### Material
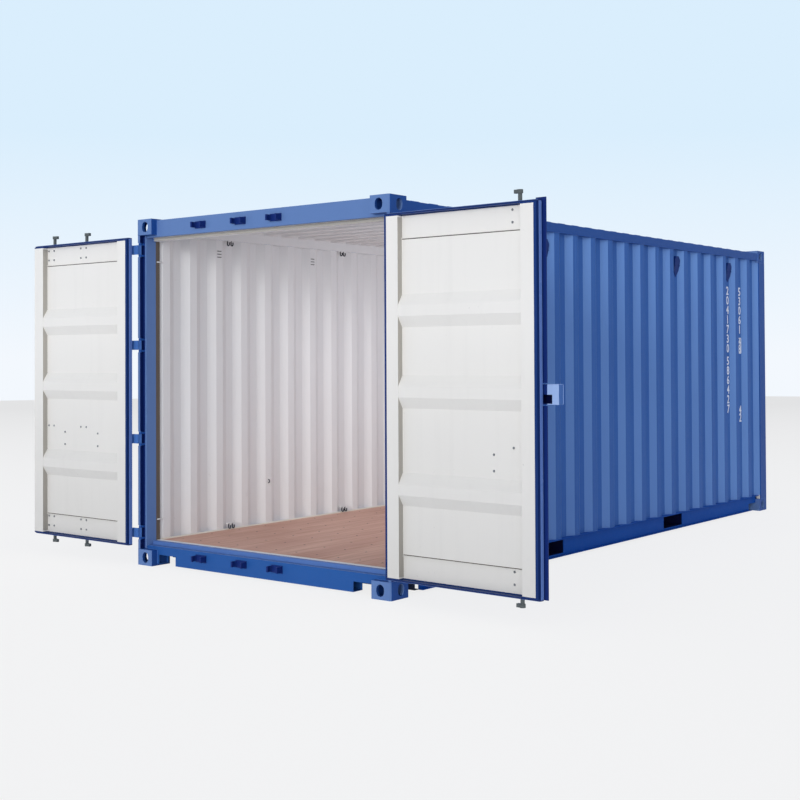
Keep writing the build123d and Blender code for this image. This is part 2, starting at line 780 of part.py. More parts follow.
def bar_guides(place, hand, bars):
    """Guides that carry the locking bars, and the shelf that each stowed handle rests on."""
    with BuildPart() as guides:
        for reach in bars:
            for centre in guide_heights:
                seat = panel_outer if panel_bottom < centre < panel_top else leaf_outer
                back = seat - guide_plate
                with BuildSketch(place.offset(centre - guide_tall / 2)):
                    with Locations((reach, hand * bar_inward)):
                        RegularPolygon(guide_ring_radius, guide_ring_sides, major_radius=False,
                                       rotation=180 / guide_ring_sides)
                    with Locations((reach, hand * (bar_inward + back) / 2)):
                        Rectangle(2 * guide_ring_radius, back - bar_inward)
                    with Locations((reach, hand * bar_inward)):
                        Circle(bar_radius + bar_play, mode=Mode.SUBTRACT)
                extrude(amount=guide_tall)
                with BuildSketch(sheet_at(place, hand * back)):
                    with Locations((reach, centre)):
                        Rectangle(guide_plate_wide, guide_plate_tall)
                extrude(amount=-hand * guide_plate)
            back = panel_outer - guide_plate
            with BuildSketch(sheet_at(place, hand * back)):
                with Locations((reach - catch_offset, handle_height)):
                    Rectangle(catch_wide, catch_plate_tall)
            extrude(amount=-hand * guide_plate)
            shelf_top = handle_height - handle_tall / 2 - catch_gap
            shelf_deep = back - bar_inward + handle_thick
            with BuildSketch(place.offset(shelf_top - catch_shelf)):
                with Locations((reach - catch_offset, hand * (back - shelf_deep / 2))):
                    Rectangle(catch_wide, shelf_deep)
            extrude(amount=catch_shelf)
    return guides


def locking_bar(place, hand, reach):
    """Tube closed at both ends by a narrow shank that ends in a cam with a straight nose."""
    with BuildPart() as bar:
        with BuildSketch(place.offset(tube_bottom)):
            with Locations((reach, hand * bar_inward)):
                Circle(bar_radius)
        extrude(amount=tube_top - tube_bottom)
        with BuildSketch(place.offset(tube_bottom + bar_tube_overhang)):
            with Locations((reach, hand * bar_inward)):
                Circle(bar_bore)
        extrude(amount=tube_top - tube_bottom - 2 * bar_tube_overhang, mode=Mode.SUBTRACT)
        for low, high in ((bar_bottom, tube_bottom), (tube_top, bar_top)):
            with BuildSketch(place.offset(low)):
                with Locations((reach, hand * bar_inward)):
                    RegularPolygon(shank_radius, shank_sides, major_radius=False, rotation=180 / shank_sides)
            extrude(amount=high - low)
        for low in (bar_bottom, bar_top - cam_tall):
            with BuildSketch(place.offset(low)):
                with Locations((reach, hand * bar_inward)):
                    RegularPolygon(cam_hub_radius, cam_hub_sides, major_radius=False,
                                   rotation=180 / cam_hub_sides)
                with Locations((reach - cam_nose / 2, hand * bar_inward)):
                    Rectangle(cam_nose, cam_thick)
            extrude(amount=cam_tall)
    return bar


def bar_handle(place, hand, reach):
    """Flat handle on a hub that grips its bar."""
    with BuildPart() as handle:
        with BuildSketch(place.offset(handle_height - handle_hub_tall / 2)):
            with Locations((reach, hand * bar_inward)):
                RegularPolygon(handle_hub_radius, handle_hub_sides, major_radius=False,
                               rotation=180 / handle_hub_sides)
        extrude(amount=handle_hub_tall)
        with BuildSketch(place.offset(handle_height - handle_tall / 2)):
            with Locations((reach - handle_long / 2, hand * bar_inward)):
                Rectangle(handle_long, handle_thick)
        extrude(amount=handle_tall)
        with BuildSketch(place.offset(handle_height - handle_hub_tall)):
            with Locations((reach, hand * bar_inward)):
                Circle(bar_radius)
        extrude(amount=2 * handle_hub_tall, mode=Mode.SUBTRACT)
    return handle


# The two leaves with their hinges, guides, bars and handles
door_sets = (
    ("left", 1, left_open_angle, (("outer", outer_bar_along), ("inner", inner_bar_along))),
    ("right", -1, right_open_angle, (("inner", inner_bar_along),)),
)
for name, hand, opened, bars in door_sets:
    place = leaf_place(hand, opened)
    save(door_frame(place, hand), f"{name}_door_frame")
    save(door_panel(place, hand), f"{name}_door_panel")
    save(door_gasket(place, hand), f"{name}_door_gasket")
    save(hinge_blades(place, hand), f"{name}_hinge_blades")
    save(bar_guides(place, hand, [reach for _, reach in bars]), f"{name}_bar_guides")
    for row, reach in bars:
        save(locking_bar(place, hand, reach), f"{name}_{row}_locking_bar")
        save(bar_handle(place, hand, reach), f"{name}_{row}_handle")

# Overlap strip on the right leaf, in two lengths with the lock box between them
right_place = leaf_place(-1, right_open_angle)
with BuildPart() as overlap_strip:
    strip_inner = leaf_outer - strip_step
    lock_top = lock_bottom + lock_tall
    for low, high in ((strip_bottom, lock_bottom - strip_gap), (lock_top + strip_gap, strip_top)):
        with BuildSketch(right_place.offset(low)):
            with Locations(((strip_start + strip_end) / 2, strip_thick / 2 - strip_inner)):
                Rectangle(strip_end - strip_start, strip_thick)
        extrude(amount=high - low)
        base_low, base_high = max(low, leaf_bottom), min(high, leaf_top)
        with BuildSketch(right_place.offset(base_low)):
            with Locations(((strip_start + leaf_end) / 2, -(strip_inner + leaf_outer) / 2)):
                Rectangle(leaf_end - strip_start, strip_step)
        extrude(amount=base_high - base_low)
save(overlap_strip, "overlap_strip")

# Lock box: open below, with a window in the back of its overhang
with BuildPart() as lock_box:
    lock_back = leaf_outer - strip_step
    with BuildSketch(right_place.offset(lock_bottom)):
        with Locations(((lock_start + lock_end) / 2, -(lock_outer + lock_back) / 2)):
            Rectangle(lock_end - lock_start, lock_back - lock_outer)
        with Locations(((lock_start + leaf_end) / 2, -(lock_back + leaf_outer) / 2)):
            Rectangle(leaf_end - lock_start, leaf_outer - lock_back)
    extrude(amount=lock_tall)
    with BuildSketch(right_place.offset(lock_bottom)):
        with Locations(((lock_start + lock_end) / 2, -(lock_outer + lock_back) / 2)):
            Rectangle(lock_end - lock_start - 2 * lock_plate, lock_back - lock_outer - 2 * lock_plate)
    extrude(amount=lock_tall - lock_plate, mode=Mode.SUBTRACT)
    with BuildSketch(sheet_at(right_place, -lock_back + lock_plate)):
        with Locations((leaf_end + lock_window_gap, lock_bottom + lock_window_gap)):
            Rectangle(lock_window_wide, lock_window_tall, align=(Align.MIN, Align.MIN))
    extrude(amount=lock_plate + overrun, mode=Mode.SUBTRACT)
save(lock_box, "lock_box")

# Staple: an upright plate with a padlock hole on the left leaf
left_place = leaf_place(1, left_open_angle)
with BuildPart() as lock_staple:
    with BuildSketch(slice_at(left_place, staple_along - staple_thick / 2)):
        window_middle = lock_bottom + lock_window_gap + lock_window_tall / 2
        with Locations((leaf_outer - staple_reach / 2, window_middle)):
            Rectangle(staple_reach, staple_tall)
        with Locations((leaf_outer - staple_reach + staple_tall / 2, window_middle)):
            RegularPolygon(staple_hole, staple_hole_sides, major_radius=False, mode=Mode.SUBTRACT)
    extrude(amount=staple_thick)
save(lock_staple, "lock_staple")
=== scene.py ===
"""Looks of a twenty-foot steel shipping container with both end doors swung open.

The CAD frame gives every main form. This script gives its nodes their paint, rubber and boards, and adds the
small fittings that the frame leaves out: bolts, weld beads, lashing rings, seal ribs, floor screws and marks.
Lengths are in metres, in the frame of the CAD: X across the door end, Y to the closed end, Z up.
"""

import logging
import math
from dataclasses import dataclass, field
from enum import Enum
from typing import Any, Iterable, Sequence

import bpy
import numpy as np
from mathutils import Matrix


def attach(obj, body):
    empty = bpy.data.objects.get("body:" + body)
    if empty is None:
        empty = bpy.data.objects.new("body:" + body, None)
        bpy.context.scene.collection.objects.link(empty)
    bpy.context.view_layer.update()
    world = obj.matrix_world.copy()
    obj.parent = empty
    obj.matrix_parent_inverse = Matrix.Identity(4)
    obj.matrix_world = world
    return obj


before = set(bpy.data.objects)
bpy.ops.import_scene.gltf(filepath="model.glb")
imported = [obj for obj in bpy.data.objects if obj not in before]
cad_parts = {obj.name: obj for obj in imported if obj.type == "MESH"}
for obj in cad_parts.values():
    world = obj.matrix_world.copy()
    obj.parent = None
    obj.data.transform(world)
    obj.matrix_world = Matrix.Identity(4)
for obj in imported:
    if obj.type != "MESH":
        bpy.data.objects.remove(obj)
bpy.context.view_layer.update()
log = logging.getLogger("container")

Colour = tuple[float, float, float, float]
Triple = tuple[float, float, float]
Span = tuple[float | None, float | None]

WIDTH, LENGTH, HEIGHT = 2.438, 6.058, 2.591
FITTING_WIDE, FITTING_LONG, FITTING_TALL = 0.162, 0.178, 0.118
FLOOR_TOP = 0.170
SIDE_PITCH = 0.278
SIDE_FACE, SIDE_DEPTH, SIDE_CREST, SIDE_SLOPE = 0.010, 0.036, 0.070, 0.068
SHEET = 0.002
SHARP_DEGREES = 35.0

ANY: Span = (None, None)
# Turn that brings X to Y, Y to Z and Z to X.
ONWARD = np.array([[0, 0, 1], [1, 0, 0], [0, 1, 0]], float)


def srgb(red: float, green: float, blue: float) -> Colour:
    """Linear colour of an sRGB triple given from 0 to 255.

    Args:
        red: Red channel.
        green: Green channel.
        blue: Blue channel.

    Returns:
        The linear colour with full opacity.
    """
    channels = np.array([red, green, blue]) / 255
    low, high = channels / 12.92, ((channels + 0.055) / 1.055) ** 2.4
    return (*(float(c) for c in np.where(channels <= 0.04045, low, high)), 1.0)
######
Directions
Nothing but the lines from the line that contains "# Staple: an" through the line that contains "obj.matrix_world = Matrix.Identity(4)" should be given again, each exactly as it stands, both ends included.

Result below
# Staple: an upright plate with a padlock hole on the left leaf
left_place = leaf_place(1, left_open_angle)
with BuildPart() as lock_staple:
    with BuildSketch(slice_at(left_place, staple_along - staple_thick / 2)):
        window_middle = lock_bottom + lock_window_gap + lock_window_tall / 2
        with Locations((leaf_outer - staple_reach / 2, window_middle)):
            Rectangle(staple_reach, staple_tall)
        with Locations((leaf_outer - staple_reach + staple_tall / 2, window_middle)):
            RegularPolygon(staple_hole, staple_hole_sides, major_radius=False, mode=Mode.SUBTRACT)
    extrude(amount=staple_thick)
save(lock_staple, "lock_staple")
=== scene.py ===
"""Looks of a twenty-foot steel shipping container with both end doors swung open.

The CAD frame gives every main form. This script gives its nodes their paint, rubber and boards, and adds the
small fittings that the frame leaves out: bolts, weld beads, lashing rings, seal ribs, floor screws and marks.
Lengths are in metres, in the frame of the CAD: X across the door end, Y to the closed end, Z up.
"""

import logging
import math
from dataclasses import dataclass, field
from enum import Enum
from typing import Any, Iterable, Sequence

import bpy
import numpy as np
from mathutils import Matrix


def attach(obj, body):
    empty = bpy.data.objects.get("body:" + body)
    if empty is None:
        empty = bpy.data.objects.new("body:" + body, None)
        bpy.context.scene.collection.objects.link(empty)
    bpy.context.view_layer.update()
    world = obj.matrix_world.copy()
    obj.parent = empty
    obj.matrix_parent_inverse = Matrix.Identity(4)
    obj.matrix_world = world
    return obj


before = set(bpy.data.objects)
bpy.ops.import_scene.gltf(filepath="model.glb")
imported = [obj for obj in bpy.data.objects if obj not in before]
cad_parts = {obj.name: obj for obj in imported if obj.type == "MESH"}
for obj in cad_parts.values():
    world = obj.matrix_world.copy()
    obj.parent = None
    obj.data.transform(world)
    obj.matrix_world = Matrix.Identity(4)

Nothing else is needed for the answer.